At this moment, however, public schools children remain in grave danger. Just as the church attracted abusers, public schools continue attracting them. As reported in an Associated Press series, sexual abuse in public school is common and widespread, with teachers and administrators looking the other way. Since January of 2006, 46 public school employees in Colorado alone have been charged with sex abuse crimes against children. The AP investigation found more than 2,500 cases over five years nationwide that ranged "from bizarre to sadistic."

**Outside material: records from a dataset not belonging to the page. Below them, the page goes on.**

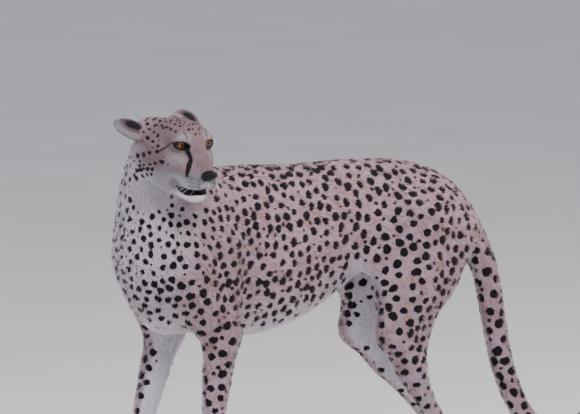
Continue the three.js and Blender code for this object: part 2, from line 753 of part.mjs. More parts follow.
function makeLegs() {
  for (const [name, leg] of Object.entries(LEGS)) {
    const [sideName, end] = name.split("_");
    const fore = end === "fore";
    const top = fore ? ELBOW_HEIGHT : KNEE_HEIGHT;
    const low = fore ? CARPAL_HEIGHT : HOCK_HEIGHT[sideName];
    let rest = legRegion(leg.side, fore).intersect(block(WORLD, [-200, -500, 0], [200, 500, top]));
    const toes = TOES.map((toe, i) => [`${name}_claw_${i + 1}`, toe]);
    if (fore) toes.push([`${sideName}_dewclaw`, DEWCLAW]);
    for (const [clawName, toe] of toes) {
      solids[clawName] = clawSolid(leg, toe, 0);
      rest = rest.subtract(clawSolid(leg, toe, GAP));
    }
    rest = part(`${sideName}_${fore ? "forearm" : "shank"}`, rest, WORLD, [-200, -500, low], [200, 500, 500]);
    solids[`${sideName}_${fore ? "forepaw" : "hind_foot"}`] = rest;
  }
}

// A claw: a blunt, down-turned cone at the end of its toe.
const CLAW = { length: 19, radius: 3.4, sunk: 5, dip: 22, height: 13 };
const DEWCLAW = { across: -17, ahead: -30, height: 96, dip: 55 }; // high on the inside of each wrist
function clawSolid(leg, toe, grow) {
  const { dip, height } = { ...CLAW, ...toe };
  const geometry = new THREE.ConeGeometry(CLAW.radius + grow, CLAW.length + 2 * grow, 6, 2);
  geometry.translate(0, CLAW.length / 2, 0);
  const spots = geometry.attributes.position;
  for (let i = 0; i < spots.count; i++) {
    const y = spots.getY(i);
    spots.setZ(i, spots.getZ(i) - 0.012 * Math.max(y, 0) ** 2);
  }
  const place = footPlace(leg, toe.across, toe.ahead + 30 - CLAW.sunk, height);
  geometry.rotateX(rad(-dip)).rotateZ(Math.PI + rad(leg.heading)).translate(...place);
  return solidFrom(geometry);
}

// ---------------------------------------------------------------- materials
const paint = (color, roughness) => new THREE.MeshStandardMaterial({ color, roughness, metalness: 0 });
const MATERIALS = {
  coat: paint(0xc49a68, 0.85),
  pale: paint(0xe6d9c4, 0.85),
  nose: paint(0x2b211d, 0.45),
  eye: paint(0xb0701c, 0.1),
  claw: paint(0x4a4038, 0.5),
};

function materialOf(name) {
  if (name.includes("claw")) return MATERIALS.claw;
  if (name.endsWith("_eye")) return MATERIALS.eye;
  if (name === "nose") return MATERIALS.nose;
  return name === "tail_tip" || name === "lower_jaw" ? MATERIALS.pale : MATERIALS.coat;
}

function meshFrom(name, solid) {
  const made = solid.getMesh();
  const geometry = new THREE.BufferGeometry();
  geometry.setAttribute("position", new THREE.BufferAttribute(Float32Array.from(made.vertProperties), 3));
  geometry.setIndex(new THREE.BufferAttribute(Uint32Array.from(made.triVerts), 1));
  geometry.computeVertexNormals();
  const mesh = new THREE.Mesh(geometry, materialOf(name));
  mesh.name = name;
  mesh.position.set(...scale(ORIGIN, -1));
  return mesh;
}

makeHead();
makeBody();
makeTail();
makeLegs();

const cheetah = new THREE.Group();
cheetah.name = "cheetah";
for (const [name, solid] of Object.entries(solids)) cheetah.add(meshFrom(name, solid));
export default cheetah;
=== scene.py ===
"""A life-size cheetah, standing with its head turned to its left.

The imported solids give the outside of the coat. One skin is drawn inside them from the
same field of flesh, and short tufts of fur lie over it. Shapes are worked out in body
coordinates: millimetres, the breast towards -Y, the animal's left at +X, the floor at 0.
"""
from math import ceil, cos, pi, radians, sin, sqrt
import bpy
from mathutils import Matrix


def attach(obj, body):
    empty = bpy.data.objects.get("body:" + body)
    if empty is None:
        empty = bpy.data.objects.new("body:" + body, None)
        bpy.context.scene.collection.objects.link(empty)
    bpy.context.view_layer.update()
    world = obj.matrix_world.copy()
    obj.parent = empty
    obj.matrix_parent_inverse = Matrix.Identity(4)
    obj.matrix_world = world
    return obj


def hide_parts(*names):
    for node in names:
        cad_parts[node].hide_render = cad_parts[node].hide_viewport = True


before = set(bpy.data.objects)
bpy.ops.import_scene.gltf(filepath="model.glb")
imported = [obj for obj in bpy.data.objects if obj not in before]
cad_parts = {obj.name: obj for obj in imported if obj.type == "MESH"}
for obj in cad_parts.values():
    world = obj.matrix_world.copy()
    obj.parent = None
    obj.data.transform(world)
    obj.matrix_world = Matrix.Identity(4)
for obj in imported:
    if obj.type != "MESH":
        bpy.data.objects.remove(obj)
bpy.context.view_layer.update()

from types import SimpleNamespace

import bpy
import numpy as np
from mathutils import Euler, Matrix, Vector
from mathutils.kdtree import KDTree

SEED = 7
MM = 0.001
ORIGIN = np.array([40.6, 158.1, 0.0])  # centre of the animal's box on the floor

# ---- driving sizes
SPINE = [[0, -270, 742], [0, -190, 752], [0, -30, 744], [0, 165, 744], [0, 300, 720], [0, 420, 650]]
SPINE_THICK = [36, 32, 33, 36, 42, 32]
NECK_LINE = [[-6, -300, 642], [0, -322, 736], [34, -350, 812]]
NECK_THICK = [110, 85, 63]
TAIL_LINE = [[0, 388, 672], [0, 450, 618], [4, 492, 540], [8, 512, 440], [12, 535, 335]]
TAIL_LINE += [[18, 580, 240], [24, 648, 190], [28, 715, 196], [30, 760, 240]]
TAIL_THICK = [40, 34, 29, 27, 25, 23, 23, 24, 18]
EYES = [142, -351, 857]  # midway between the eyeballs
HEAD_YAW = 2
HEAD_PITCH = 6


def leg(side, heading, hind, *joints):
    top, middle, low, foot = joints = np.array(joints, float)
    return SimpleNamespace(
        side=side, heading=heading, hind=hind, top=top, middle=middle, low=low, foot=foot, joints=joints
    )


# Side, heading of the foot in degrees, whether a hindleg; then shoulder, elbow, wrist and foot,
# or hip, knee, hock and foot.
LEGS = {
    "left_fore": leg(1, 4, False, [68, -318, 590], [78, -232, 456], [78, -262, 182], [80, -292, 0]),
    "right_fore": leg(
        -1, -3, False, [-68, -322, 590], [-78, -258, 452], [-76, -340, 186], [-76, -380, 0]
    ),
    "left_hind": leg(1, 5, True, [60, 296, 640], [88, 196, 440], [80, 318, 226], [84, 262, 0]),
    "right_hind": leg(-1, -5, True, [-60, 302, 640], [-88, 240, 430], [-78, 412, 238], [-80, 368, 0]),
}


# ---- shapes of flesh
# Each shape is a signed distance over many points, with a blend radius and a ball round it.
def shape(blend, distance, centre, reach, carves=False):
    return SimpleNamespace(
        blend=blend, distance=distance, centre=np.asarray(centre, float), reach=reach, carves=carves
    )


def length_of(v):
    return np.sqrt(np.einsum("ij,ij->i", v, v))


def unit(v):
    return v / np.maximum(length_of(v), 1e-9)[:, None]


def taper(blend, a, b, ra, rb):
    a, b = np.asarray(a, float), np.asarray(b, float)
    axis = b - a
    length2 = axis @ axis

    def distance(p):
        t = np.clip((p - a) @ axis / length2, 0, 1)
        return length_of(p - a - t[:, None] * axis) - ra - (rb - ra) * t

    return shape(blend, distance, (a + b) / 2, sqrt(length2) / 2 + max(ra, rb))


def egg(blend, centre, radii, pitch=0, yaw=0, roll=0):
    turn = Matrix.Identity(3)
    for angle, axis in ((yaw, "Z"), (pitch, "X"), (roll, "Y")):
        turn = turn @ Matrix.Rotation(radians(angle), 3, axis)
    turn = np.array(turn)
    radii = np.asarray(radii, float)

    def distance(p):
        q = (p - centre) @ turn / radii
        near = length_of(q)
        slope = np.maximum(length_of(q / radii), 1e-9)
        return np.maximum(near * (near - 1) / slope, -radii.min())

    return shape(blend, distance, centre, radii.max())


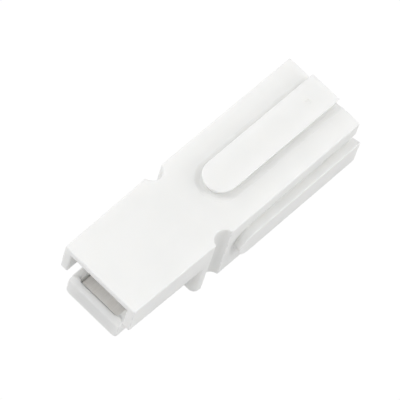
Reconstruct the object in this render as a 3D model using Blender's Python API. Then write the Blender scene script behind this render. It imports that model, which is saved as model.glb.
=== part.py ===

Though sexual abuse appears far more widespread in public schools than it was in the church, only a handful of newspapers — including The Gazette — ran the AP series. By contrast, one survey found that in the year following allegations of old sex abuse cases in the Archdiocese of Boston, the country's newspapers averaged a new story every nine minutes about the scandal. In one year alone, newspapers ran more than 21,000 separate stories about sexual abuse in the church. A priest with the altar boy is much racier than, say, a band teacher with a student. Understandably, the exaggerated nature of the crisis created an environment for hysterical reactions such as Green's Draconian bill.

Critics of Green's soak-the-church bill have asked why, if she's so concerned about saving the children, she isn't concerned about those facing a current threat in public schools. In response to that uncomfortable inquiry, Green proposed a bill that would waive the sovereign immunity that protects public schools from liability when a pervert teacher rapes kids.

But the school bill is laughable. While the other bill allows people to sue for pre-World War II allegations involving dead defendants, the other bill does nothing to extend time limits. Therefore, a school is free and clear if it isn't given legal notice within 180 days of a child's rape.

It's Green's desire that victims sue for millions today if a priest allegedly raped them in the 1930s. Yet, any child raped in public school last spring — by an employee who's alive and well to perpetrate again — may have no civil recourse today. The school's liability would not exceed $150,000, and it would be liable only if administrators failed to perform a criminal background check on the perpetrator in jurisdictions where background checks are required.

Support for Green's proposals means this: Private organizations should be denied the most fundamental constraints that have traditionally defined our justice system, so they can be sued for every dime — for the sake of the children.

And this: Government organizations should carry on without fear of liability should an employee rape kids.

Great job saving our present day youth from long-dead priests, Rep. Green! Thank the heavens for heroes like you.